Thou could’st not feel my burning cheek,
Thy gushing tears had quench’d its flame,
And, as thy tongue essay’d to speak,
In sighs alone it breath’d my name.
The narrator describes that the falling tears mask the heat in his own face, described previously as being brought on by anguish. Neither of them have spoken, but the girl continues to attempt to; she is only able to manage sighs, but he interprets those as being his own name, that each sigh is for him alone.

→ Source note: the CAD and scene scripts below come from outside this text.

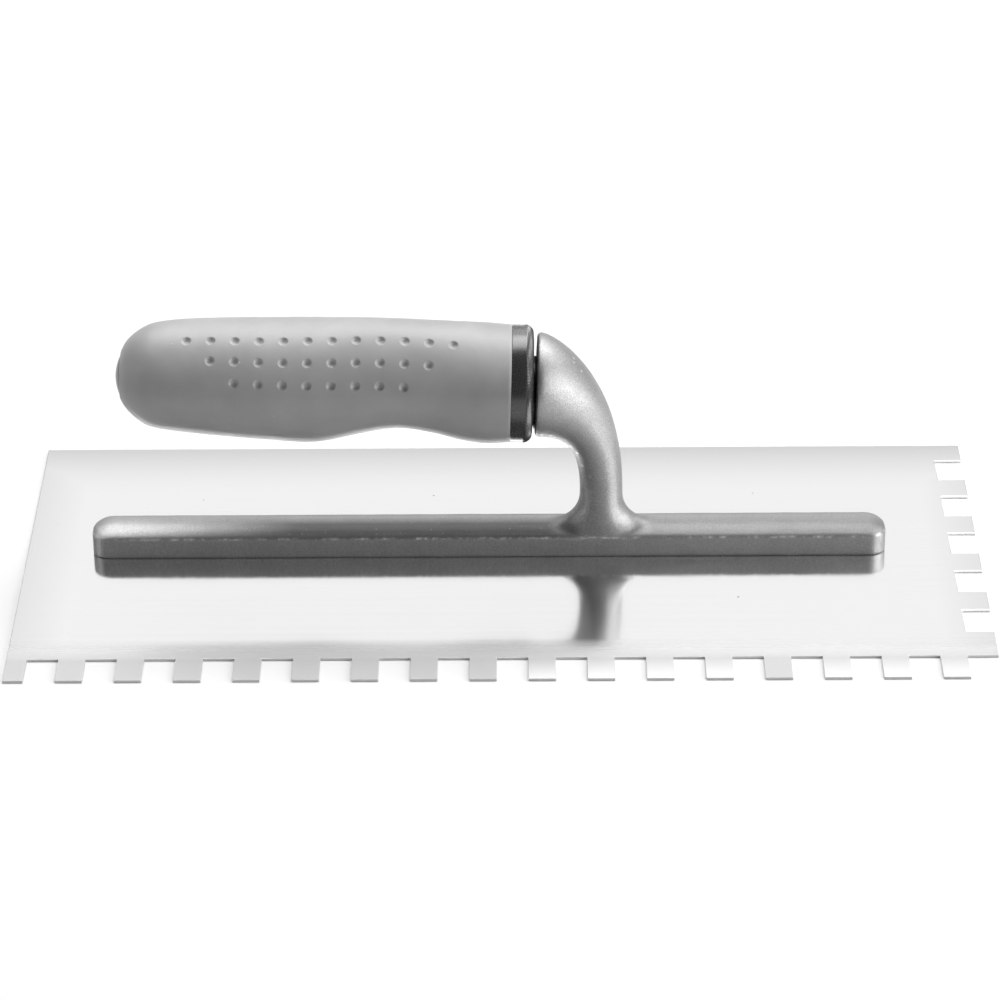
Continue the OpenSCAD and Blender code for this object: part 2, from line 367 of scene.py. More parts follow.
def spin_profile(points, steps, closed):
    """Profile of (radius, height) points, spun about the Z axis. An open one starts and ends on the axis."""
    bm = bmesh.new()
    verts = [bm.verts.new((radius, 0, height)) for radius, height in points]
    edges = [bm.edges.new(pair) for pair in zip(verts, verts[1:] + (verts[:1] if closed else []))]
    bmesh.ops.spin(bm, geom=verts + edges, cent=(0, 0, 0), axis=(0, 0, 1), angle=math.tau, steps=steps,
                   use_merge=True, use_duplicate=False)
    bmesh.ops.remove_doubles(bm, verts=bm.verts, dist=1e-7)
    return bm


def quarter(radius, end, size, steps=8):
    """Rounded corner from a front face to a side of that radius, its face at end - size."""
    turn = [QUARTER_TURN * k / steps for k in range(steps + 1)]
    return [(radius - size * (1 - math.sin(a)), end - size * math.cos(a)) for a in turn]


front_round = quarter(COLLAR_RADIUS, COLLAR_GAP + COLLAR_ROUND, COLLAR_ROUND)
lip = [(COLLAR_RADIUS, COLLAR_END - 0.45 * MM), (COLLAR_RADIUS - 0.12 * MM, COLLAR_END - 0.12 * MM),
       (COLLAR_RADIUS - COLLAR_LIP, COLLAR_END)]
core_profile = (
    [(BORE_RADIUS, 0), (SPIGOT_RADIUS - SPIGOT_EDGE, 0), (SPIGOT_RADIUS, SPIGOT_EDGE),
     (SPIGOT_RADIUS, COLLAR_GAP)]
    + front_round + lip
    + [(CORE_RADIUS, COLLAR_END), (CORE_RADIUS, CORE_TAPER), (CORE_END_RADIUS, CORE_END),
       (POCKET_RADIUS, CORE_END), (POCKET_RADIUS, POCKET_START), (BORE_RADIUS, POCKET_START)]
)
bm = spin_profile(core_profile, 2 * RIB_COUNT, closed=True)
print("core: profile of", len(core_profile), "points, spun to", len(bm.faces), "faces")

# %% [markdown]
# ## Ribs on the collar
#
# The collar's rounded front carries very fine ribs. Cutting each one would take hundreds of booleans. They
# come from the spin itself instead: it has two steps for each rib, and every second column of the rounding
# is moved outwards.

# %% Ribs
RIB_HEIGHT = 0.12 * MM
RIB_LEAN = 0.4                      # how much a rib also stands forwards, as a share of outwards
RIB_START = COLLAR_GAP + 0.1 * MM
RIB_END = COLLAR_GAP + COLLAR_ROUND - 0.05 * MM

ribbed = 0
for v in bm.verts:
    column = round(math.atan2(v.co.y, v.co.x) / math.tau * 2 * RIB_COUNT)
    on_round = RIB_START < v.co.z < RIB_END and v.co.xy.length > COLLAR_RADIUS - COLLAR_ROUND
    if column % 2 and on_round:
        outward = Vector((v.co.x, v.co.y, 0)).normalized()
        v.co += (outward - Vector((0, 0, RIB_LEAN))).normalized() * RIB_HEIGHT
        ribbed += 1
print("collar:", RIB_COUNT, "ribs,", ribbed, "points raised")

# %% [markdown]
# ## The spigot
#
# The spigot is the short round neck that fills the gap between the collar and the seat. It sits lower than
# the collar's middle, and its end lies against the seat, which is tilted a little differently from the
# handle. So its points, all but those of the bore, are moved down, and then those at its end are leaned
# onto the seat.

# %% Spigot
SPIGOT_DROP = 2.7 * MM

seat_local = HANDLE.inverted() @ seat_middle
lean = math.tan(SEAT_TILT - math.atan2(to_butt.z, -to_butt.x))
for v in bm.verts:
    radius = v.co.xy.length
    if v.co.z < COLLAR_GAP + 1e-7 and BORE_RADIUS + 1e-6 < radius < SPIGOT_RADIUS + 1e-6:
        v.co.x -= SPIGOT_DROP
    if v.co.z < COLLAR_GAP - 1e-7 and radius < SPIGOT_RADIUS + 1e-6:
        v.co.z += seat_local.z - (v.co.x - seat_local.x) * lean
print("spigot: leans", round(math.degrees(math.atan(lean)), 2), "degrees more than the handle")
bmesh.ops.transform(bm, matrix=HANDLE, verts=bm.verts)
core = finish_piece("handle_core_collar", bm, ["handle_core"], sharp_at=50, merge=1e-7)

# %% [markdown]
# ## The butt plug
#
# A small hard cup closes the hole through which the nut was tightened. It is spun like the core, with a
# gently domed face and a rounded rim. Its profile starts and ends on the axis, so the spin closes it.

# %% Plug
PLUG_START = 106 * MM
PLUG_RIM = 115.8 * MM
PLUG_APEX = 117.4 * MM
PLUG_WALL = 1.3 * MM
PLUG_STEPS = 96
DOME_POINTS = 8

dome_height = PLUG_APEX - PLUG_RIM
dome_radius = (POCKET_RADIUS ** 2 + dome_height ** 2) / (2 * dome_height)
dome_angle = math.asin(POCKET_RADIUS / dome_radius)
dome_turn = [dome_angle * k / DOME_POINTS for k in range(DOME_POINTS)]
dome = [(dome_radius * math.sin(a), PLUG_APEX - dome_radius * (1 - math.cos(a))) for a in dome_turn]
plug_profile = dome + [
    (POCKET_RADIUS - 0.12 * MM, PLUG_RIM - 0.02 * MM), (POCKET_RADIUS, PLUG_RIM - 0.2 * MM),
    (POCKET_RADIUS, PLUG_START), (POCKET_RADIUS - PLUG_WALL, PLUG_START),
    (POCKET_RADIUS - PLUG_WALL, PLUG_RIM - PLUG_WALL), (0, PLUG_RIM - PLUG_WALL)]
bm = spin_profile(plug_profile, PLUG_STEPS, closed=False)
print("plug: domed by", round(dome_height / MM, 1), "mm")
bmesh.ops.transform(bm, matrix=HANDLE, verts=bm.verts)
plug = finish_piece("butt_plug_cup", bm, ["butt_plug"], sharp_at=40)

# %% [markdown]
# ## The soft grip
#
# The grip is a sleeve of soft elastomer with a waist for the fingers, a belly behind it and a round end. It
# could be sculpted, or a subdivided cage could be pulled to shape. Here its shape is a short table instead:
# at each distance from the seat, the height of the crown, the depth of the belly and half the width, with
# a smooth curve through them. A tube of radius 1 is extruded first, ring by ring, then every point of it is
# moved out to the shape. Because the shape is a formula, the tube can be cut finer just where a dimple will
# be, and the new points still land exactly on the smooth surface.

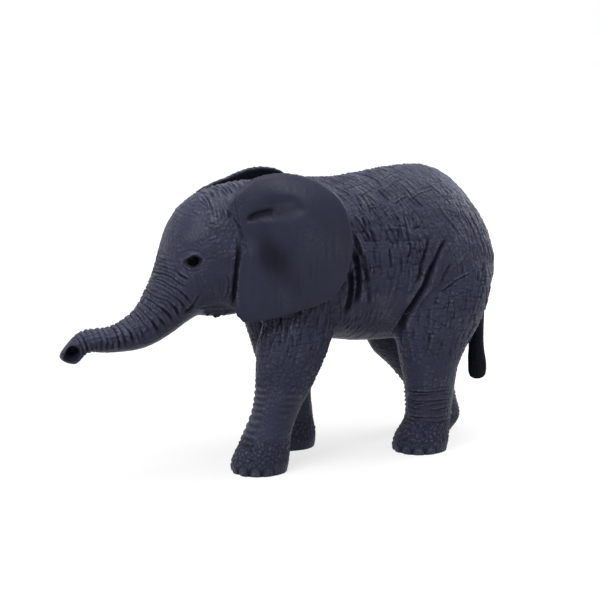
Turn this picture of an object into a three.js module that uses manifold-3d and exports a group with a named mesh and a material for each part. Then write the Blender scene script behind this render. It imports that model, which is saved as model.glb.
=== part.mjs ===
// African elephant calf, a moulded PVC toy figure about 93 mm long, as an assembly of its mouldings:
// torso, head with trunk, two ears, four legs, tail and two eyes, each plugged into its socket.
// The calf walks towards -X, its left side faces -Y and its soles stand on z = 0. Units are millimetres.
import * as THREE from "three";
import { mergeVertices } from "three/addons/utils/BufferGeometryUtils.js";
import Module from "manifold-3d";

const wasm = await Module();
wasm.setup();

// Fits
const seatGap = 0.3; // glue gap between two mouldings
const cutOverrun = 20; // how far a cutting block reaches past what it cuts

// Torso
const bodyLength = 54;
const bodyDepth = 35;
const bodyWidth = 28;
const bellyHeight = 23.6;

// Head, trunk and lower jaw
const headLength = 20;
const headHeight = 26;
const headWidth = 22;
const trunkReach = 20;
const trunkGirth = 9;
const trunkFoldDepth = 0.16;
const fingerReach = 0.5;
const nostrilRadius = 1.35;
const nostrilDepth = 2.6;
const jawLength = 12;
const jawWidth = 9.4;
const jawDepth = 3.6;

// Neck plug on the head
const neckPlugRadius = 3.4;
const neckPlugLength = 6;

// Ears
const earLength = 21.7;
const earHeight = 28;
const earThickness = 1.5;
const earRimThickness = 0.7;
const earFlare = 5.6;
const earCup = 1.3;
const earFoldDepth = 0.8;
const earTuck = 2;
const rightEarTurns = [12, -10, -8]; // lean, tilt and flare, in degrees
const rightEarSetBack = 0.6;
const rightEarDrop = 2.2;
const earRootHeight = 10;
const earRootThickness = 3.6;
const earRootLength = 6.5;

// Legs
const foreFootLength = 11.7;
const foreFootWidth = 11;
const hindFootLength = 12;
const hindFootWidth = 10.8;
const toenailWidth = 2.6;
const toenailHeight = 2.8;
const toenailDepth = 1.6;
const legSeatOffset = 4.2; // from the middle plane of the body to a leg's flat seat
const legPlugRadius = 2.8;
const legPlugLength = 2.8;

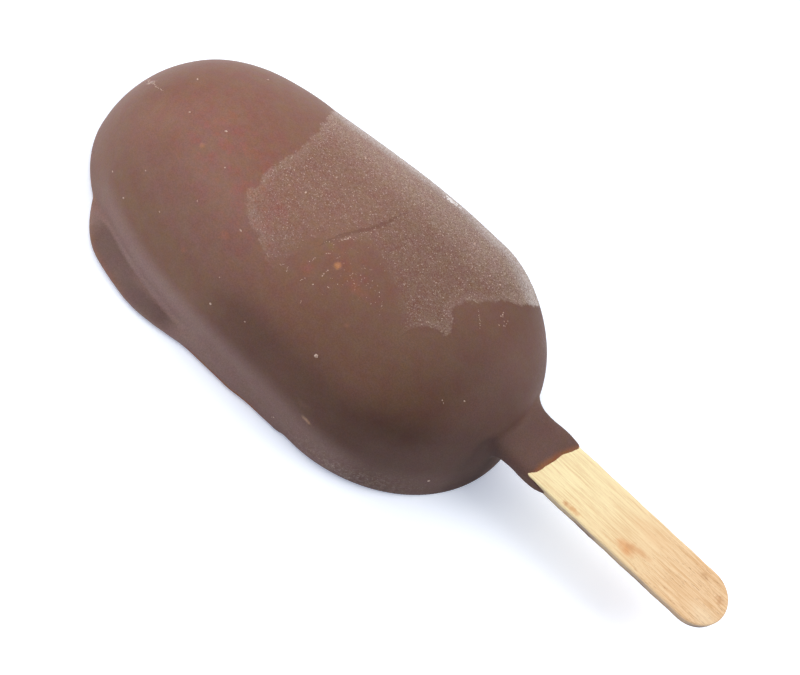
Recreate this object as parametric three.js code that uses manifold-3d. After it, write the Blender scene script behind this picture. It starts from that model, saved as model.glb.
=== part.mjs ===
// A chocolate-coated ice cream bar on a flat wooden stick, lying on its flat underside.
// Millimetres, +Z up. The bar runs along X with its free tip towards -X and the stick towards +X.
// The origin is on the ground, under the middle of the whole part.
import * as THREE from "three";
import { mergeVertices } from "three/addons/utils/BufferGeometryUtils.js";
import Module from "manifold-3d";

const wasm = await Module();
wasm.setup();

// The coated bar, from its tip to the wall that the stick leaves.
const BAR_LENGTH = 87.6;
const BAR_HEIGHT = 26.7;

// Its outline from above, one rounded quarter for each corner. The foot lies on the -Y side.
const NECK_FOOT_QUARTER = { reach: 26.5, halfWidth: 24.3, squareness: 1.92 };
const NECK_FAR_QUARTER = { reach: 22, halfWidth: 26.9, squareness: 1.93 };
const TIP_FAR_QUARTER = { reach: 27.9, halfWidth: 24.2, squareness: 2 };
const TIP_FOOT_QUARTER = { reach: 35.6, halfWidth: 22.9, squareness: 1.98 };

// The far side swells out at one place and draws in half a wave to each side of it.
const SWELL_HEIGHT = 0.95;
const SWELL_X = 6.5;
const SWELL_HALF_WAVE = 27;

// Its section: a small round under the edge, then one curve over the wall and shoulder to the ridge.
const BASE_ROUND = 1.4;
const BASE_SECTION = [
  { up: 0, drawnIn: 1 },
  { up: 0.35, drawnIn: 0.3 },
  { up: 1, drawnIn: 0.08 },
];
const WIDEST_HEIGHT = 2.2;
const DOME_SQUARENESS = 2.5;
const RIDGE_TIP_INSET = 28;
const RIDGE_NECK_INSET = 23;

// The slow unevenness of the dipped coating: each wave's height, and its turn per millimetre.
const WAVES = [
  { height: 0.16, turn: new THREE.Vector3(0.137, 0.053, 0.03), start: 0.6 },
  { height: 0.13, turn: new THREE.Vector3(-0.067, 0.164, 0.125), start: 0 },
];

// The flattened foot of coating that set on the ground along one side. Each place is a distance
// walked round the outline from the tip, with how far the foot shows beyond the bar there.
const FOOT_HEIGHT = 4.4;
const FOOT_BURIED = 1.6;
const FOOT_REACH = [
  { walked: 11, beyond: -FOOT_BURIED },
  { walked: 27, beyond: 3.4 },
  { walked: 34, beyond: 3.3 },
  { walked: 49, beyond: 1 },
  { walked: 56, beyond: 0.9 },
  { walked: 62, beyond: 0.3 },
  { walked: 67, beyond: 0.2 },
  { walked: 72, beyond: -FOOT_BURIED },
];
const FOOT_SECTION = [
  { up: 0, back: 0.6 },
  { up: 0.14, back: 0.15 },
  { up: 0.32, back: 0 },
  { up: 0.5, back: 0.4 },
  { up: 0.68, back: 1.4 },
  { up: 0.86, back: 3.2 },
  { up: 1, back: 6 },
];

// The stick, level and turned very slightly to one side.
const STICK_LENGTH = 113;
const STICK_WIDTH = 11;
const STICK_THICKNESS = 2;
const STICK_EDGE = 0.3;
const STICK_SHOWING = 44.3;
const STICK_HEIGHT = 12.4;
const STICK_TURN = THREE.MathUtils.degToRad(-1.1);
const STICK_GAP = 0.3;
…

And yet, my girl, we weep in vain,
In vain our fate in sighs deplore;
Remembrance only can remain,
But that, will make us weep the more.
Again, thou best belov’d, adieu!
Ah! if thou canst, o’ercome regret,
Nor let thy mind past joys review,
Our only hope is, to forget!
Once again, she is “his girl” — but not for much longer. The final two verses of To Caroline take on a harder approach to the breakup, while maintaining sorrowful undertones. He says that their tears change nothing, nor the sighs that spell his name on her lips. The relationship is over, he is saying, and all they can do is remember it… except that remembrance will lead to more sadness, which is undesirable.
And so begins the final verse of the poem; he says goodbye one last time, and asks if she can overcome her own feelings. If she can’t, he says, then her best hope, and his as well, is to simply forget — forget the relationship, forget the feelings they shared, and forget the pain of this single moment captured so well in To Caroline.
To Caroline resonates strongly with what we know of Lord Byron’s life. He was a romantic by reputation, given to the passions of the moment, but was known to tire of his relationships almost as soon as they’d begun. Caroline spent years pining after Lord Byron, even after he’d made it clear they would never see one another again. With the historic context in mind, it is easy to imagine — him, done with the relationship and her, hoping it will continue. If the poem is in fact based on their final days as a couple, it is an astonishing work that recreates a single moment in time — though whether this was Byron’s intent or not is not something we are ever likely to know.